Clarify Goals – There is no shortage of attention-stealers during a typical work day. The modern employee is constantly trying to adapt to an ever-changing landscape of responsibilities, partnerships, time constraints, budget cuts, staff reductions, and competing priorities. Many times, individuals place more emphasis on survival than prosperity. Good coaching strives to cut through the weeds and focus on the coaching priority, which may or may not have an apparent task-application. As Deb Siverson writes in “The Cycle of Transformation”, “Self-confidence, for example, is a coaching priority that shows itself in various ways. It can cause people to over- or under compensate by being either overly aggressive or timid. It will manifest again and again.”
Align Values – In a world of computers and automation, it’s easy to focus on processes and protocols when assessing situations. But you can’t program your human capital, you must inspire and collaborate. Leader Coaches guide individuals along their own self-discovery. Not just feeling what is important, but naming specific values and aligning those with the organization. According to a recent BlessingWhite Engagemnent Report, “We believe that aligning employees’ values, goals, and aspirations with those of the organization is the best method for achieving the sustainable employee engagement required for an organization to thrive.” When a job or role touches a fundamental value in people’s lives, passion can outperform procedures.

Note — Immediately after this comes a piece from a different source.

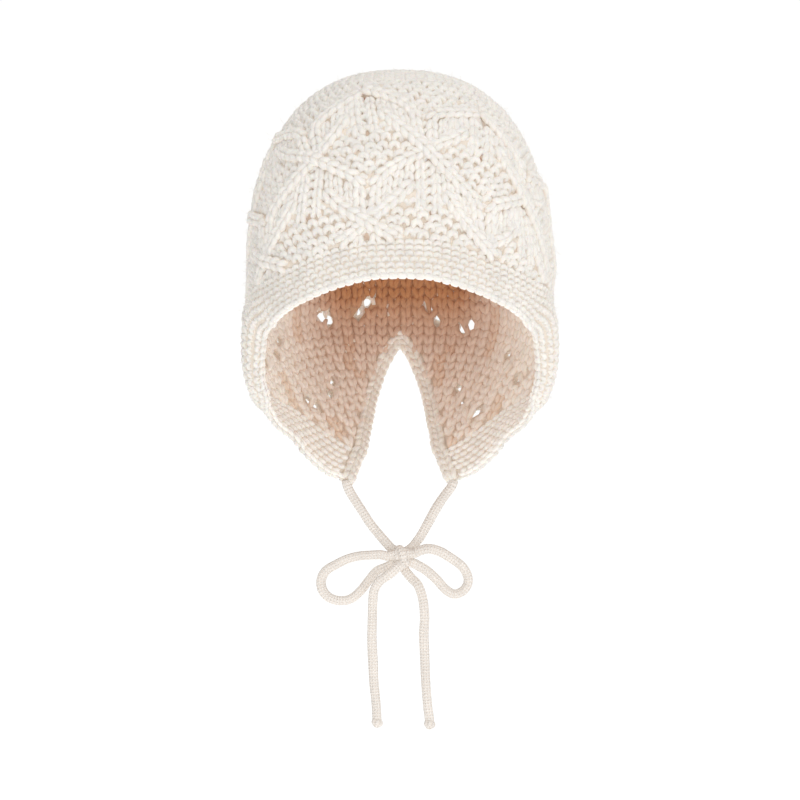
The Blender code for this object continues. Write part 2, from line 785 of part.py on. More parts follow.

Establish Accountability – Job responsibilities offer a certain amount of built-in accountability, but Leader Coaches take it a step further. Leader Coaches champion individual’s self-directed accountability. Like an alarm clock, Leader Coaches stand vigilant to remind others of the goals and timetables they have set for themselves. But while a clock simply bleats when it’s been told to, a Leader Coach is an active, caring, invested component in the goal-attainment strategy. They assume greatness, provide support, and challenge excuses.